With the general population rapidly shrinking and aging, a lot of con artists have been making quite the lucrative business taking advantage of their elders. I suspect a good number of those are lonely old folks who were such victims before and are facing the burden of heavy property taxes and whatnot.
Seriously that pisses me off. My grandma lost her house because of people like that taking advantage of a poor old woman in bad health. Scammers like that need to be dumped in the ocean with cement shoes.
 
Japan has had a dead economy and huge cost of living so saving like Americans choose not to wasn't as possible. Normally I feel pretty immune to people whom don't plan for the future, but Japan has had so much shifting it's kinda hard because there's no happy way to sort this, the culture changed rapidly and they didn't have time/idea/options to save like our 401ks.

Shit sucks and should be an example. We're gonna see a lot of old people suffer because they didn't plan for the future, and guess what? The reality is they will throw some shit stop gaps at these people and the rest of the world won't fucking pay attention and put some money in the matress.
 
Japan has had a dead economy and huge cost of living so saving like Americans choose not to wasn't as possible. Normally I feel pretty immune to people whom don't plan for the future, but Japan has had so much shifting it's kinda hard because there's no happy way to sort this, the culture changed rapidly and they didn't have time/idea/options to save like our 401ks.

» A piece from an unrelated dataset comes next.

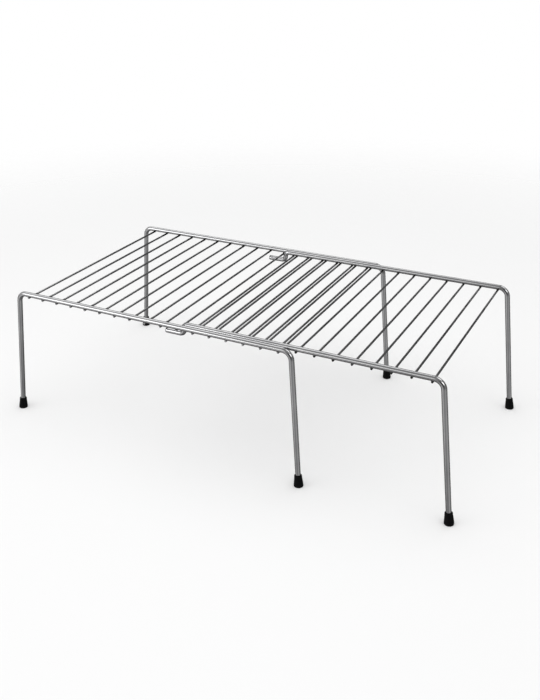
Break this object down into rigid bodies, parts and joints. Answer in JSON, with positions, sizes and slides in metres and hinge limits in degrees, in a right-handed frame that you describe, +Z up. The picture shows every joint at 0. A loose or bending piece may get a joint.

Shit sucks and should be an example. We're gonna see a lot of old people suffer because they didn't plan for the future, and guess what? The reality is they will throw some shit stop gaps at these people and the rest of the world won't fucking pay attention and put some money in the matress.
The pension system in Japan is actually pretty good, it's just when you fall between the cracks that you are going to be fucked hard.